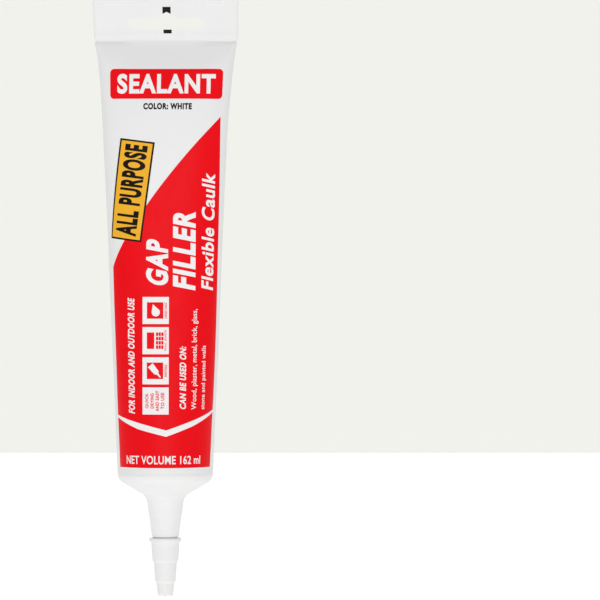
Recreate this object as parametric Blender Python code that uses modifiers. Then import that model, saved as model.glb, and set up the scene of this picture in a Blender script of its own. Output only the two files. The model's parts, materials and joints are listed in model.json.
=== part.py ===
"""Squeeze tube of caulk, hung nozzle down from the slot in its crimped tail.

Metres, +Z up, the printed front faces -Y. The origin is where a peg bears, at the middle of the
hang slot's upper edge. The film sleeve is crimped flat at the top and round at the bottom, where
a moulded head with a long nozzle closes it. A stepped cap pushes onto the nozzle from below.
"""
import math

import bmesh
import bpy
from mathutils import Matrix

# Driving dimensions
TUBE_DIAMETER = 0.0400        # round end of the sleeve
FILM = 0.0005                 # wall of the sleeve
GAP = 0.0003                  # left between pieces that touch

TAIL_WIDTH = 0.0607
TAIL_THICKNESS = 0.0010       # two walls of film, welded
TAIL_TOP = 0.0050             # top edge, above the peg
TAIL_HEIGHT = 0.0169          # top edge to fold line
FOLD_Z = TAIL_TOP - TAIL_HEIGHT
FOLD_CLEARANCE = 0.0008       # sleeve's end to the fold line, so that it clears the folded tail

SLOT_WIDTH = 0.0325
SLOT_TOP = -0.0023            # straight part of the upper edge
SLOT_BOTTOM = -0.0075
SLOT_CORNER = 0.0022
PEAK_HALF_WIDTH = 0.0046      # shallow peak that centres the peg

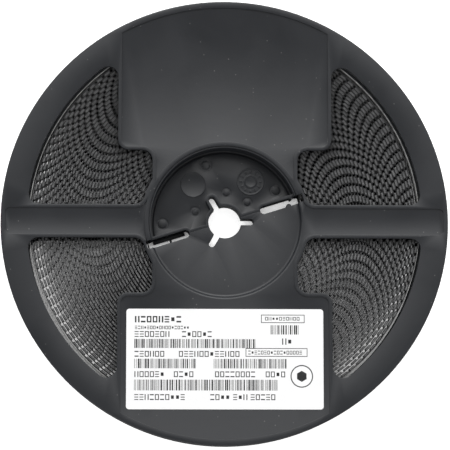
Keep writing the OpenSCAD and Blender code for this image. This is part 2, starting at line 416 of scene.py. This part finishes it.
● ● ● ● ●
REQUIRED TASK » Copy out every entry again, exactly as it was given.

OUTPUT »
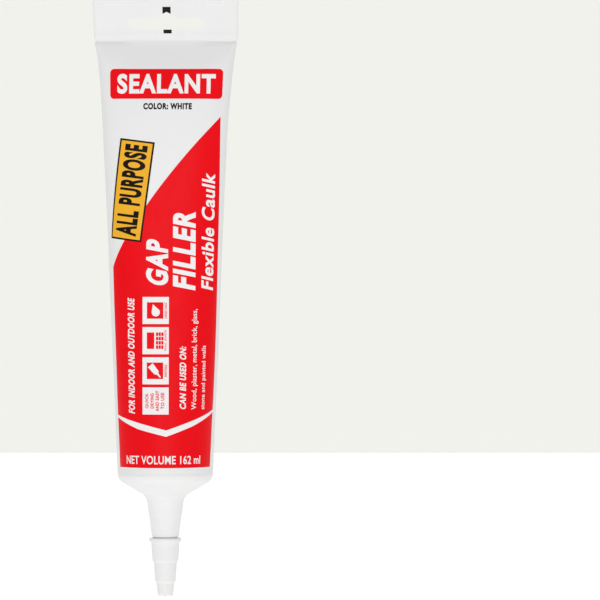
Recreate this object as parametric Blender Python code that uses modifiers. Then import that model, saved as model.glb, and set up the scene of this picture in a Blender script of its own. Output only the two files. The model's parts, materials and joints are listed in model.json.
=== part.py ===
"""Squeeze tube of caulk, hung nozzle down from the slot in its crimped tail.

Metres, +Z up, the printed front faces -Y. The origin is where a peg bears, at the middle of the
hang slot's upper edge. The film sleeve is crimped flat at the top and round at the bottom, where
a moulded head with a long nozzle closes it. A stepped cap pushes onto the nozzle from below.
"""
import math

import bmesh
import bpy
from mathutils import Matrix

# Driving dimensions
TUBE_DIAMETER = 0.0400        # round end of the sleeve
FILM = 0.0005                 # wall of the sleeve
GAP = 0.0003                  # left between pieces that touch

TAIL_WIDTH = 0.0607
TAIL_THICKNESS = 0.0010       # two walls of film, welded
TAIL_TOP = 0.0050             # top edge, above the peg
TAIL_HEIGHT = 0.0169          # top edge to fold line
FOLD_Z = TAIL_TOP - TAIL_HEIGHT
FOLD_CLEARANCE = 0.0008       # sleeve's end to the fold line, so that it clears the folded tail

SLOT_WIDTH = 0.0325
SLOT_TOP = -0.0023            # straight part of the upper edge
SLOT_BOTTOM = -0.0075
SLOT_CORNER = 0.0022
PEAK_HALF_WIDTH = 0.0046      # shallow peak that centres the peg

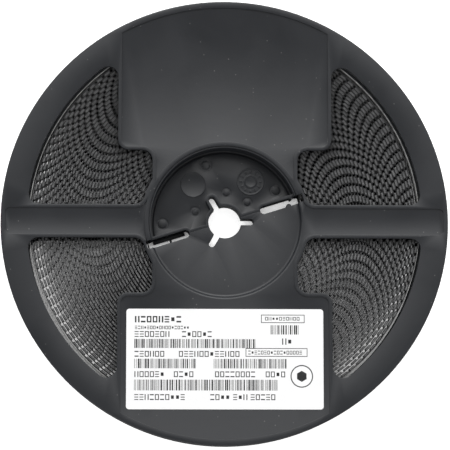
Keep writing the OpenSCAD and Blender code for this image. This is part 2, starting at line 416 of scene.py. This part finishes it.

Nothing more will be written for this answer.